Les solutions libérales du FMI
L’Égypte ne remplit plus ses obligations vis-à-vis du FMI, dont l’opinion sur l’économie du pays est bien connue : il faut mettre fin d’urgence à une politique incohérente depuis trop longtemps. Cela passe par une réduction des déficits publics et donc par une réforme draconienne du secteur de l’énergie. Ces deux mesures supprimeraient les subventions en trois ans, cinq si les pays du Golfe continuent à être généreux et financent le délai de grâce. S’y ajouteraient une libéralisation sans précédent de l’économie (prix, change), sa débureaucratisation et l’abolition des barrières à l’entrée mises en place au fil des ans pour protéger les entreprises installées et acoquinées avec le pouvoir, quel qu’il soit, pour bloquer de fait l’arrivée de nouveaux venus susceptibles de les concurrencer.

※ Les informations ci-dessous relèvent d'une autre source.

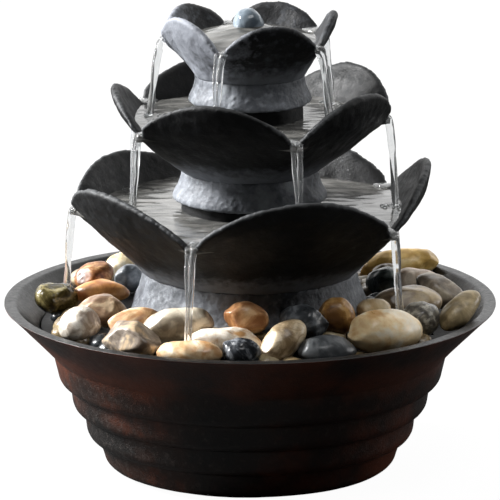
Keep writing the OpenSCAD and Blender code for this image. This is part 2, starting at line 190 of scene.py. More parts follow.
# name: (place in metres, side of the square in metres, watts)
LIGHTS = {
    "key_left": ((-1.65, 0.42, 1.15), 0.55, 125),
    "low_left": ((-1.9, 0.22, 0.22), 0.45, 16),
    "top_front": ((0.45, -0.9, 2.25), 0.8, 17),
    "rim_right": ((1.9, 0.5, 0.5), 0.6, 7),
}
for name, (place, size, power) in LIGHTS.items():
    area_light(name, place, size, power)
bpy.context.scene.view_settings.view_transform = "Standard"


# ---- modelling helpers ----

def polar(r, angle, z):
    """A point in metres, from a radius and a height in mm and an angle in degrees."""
    a = math.radians(angle)
    return Vector((r * MM * math.cos(a), r * MM * math.sin(a), z * MM))


def activate(piece):
    bpy.ops.object.select_all(action="DESELECT")
    piece.select_set(True)
    bpy.context.view_layer.objects.active = piece


def finish_with(piece, kind, **settings):
    """Adds a modifier with its settings and applies it."""
    activate(piece)
    modifier = piece.modifiers.new(kind.lower(), kind)
    for name, value in settings.items():
        setattr(modifier, name, value)
    bpy.ops.object.modifier_apply(modifier=modifier.name)


def roughen(piece, size, depth, level=0.5):
    """Pushes the surface in and out by depth mm, in clouds of size mm; level is the tone that
    stays where it is."""
    pattern = bpy.data.textures.new(f"{piece.name}_clouds", "CLOUDS")
    pattern.noise_scale = size * MM
    finish_with(piece, "DISPLACE", texture=pattern, texture_coords="LOCAL", strength=depth * MM,
                mid_level=level)


def cad_copy(node, name):
    """A free copy of a CAD node's mesh with its doubles merged."""
    piece = bpy.data.objects.new(name, frame["nodes"][node].data.copy())
    bpy.context.collection.objects.link(piece)
    piece.data.materials.clear()
    activate(piece)
    bpy.ops.object.mode_set(mode="EDIT")
    bpy.ops.mesh.select_all(action="SELECT")
    bpy.ops.mesh.remove_doubles(threshold=0.01 * MM)
    bpy.ops.object.mode_set(mode="OBJECT")
    return piece


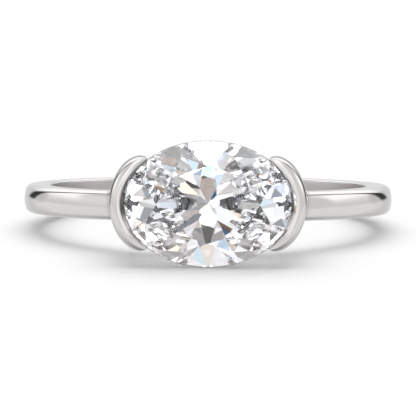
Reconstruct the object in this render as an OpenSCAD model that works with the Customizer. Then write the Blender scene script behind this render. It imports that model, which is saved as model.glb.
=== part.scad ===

Le Maréchal Al-Sissi peut-il appliquer un tel programme qui a fait reculer tous ses prédécesseurs depuis Anouar El-Sadate ? La poursuite de l’incohérence actuelle l’expose au risque que l’asphyxie de l’économie aggrave ses difficultés politiques, engendre davantage de violences dans la rue et de méfiance chez les investisseurs, amorçant un cercle vicieux qui ne peut conduire qu’au pire.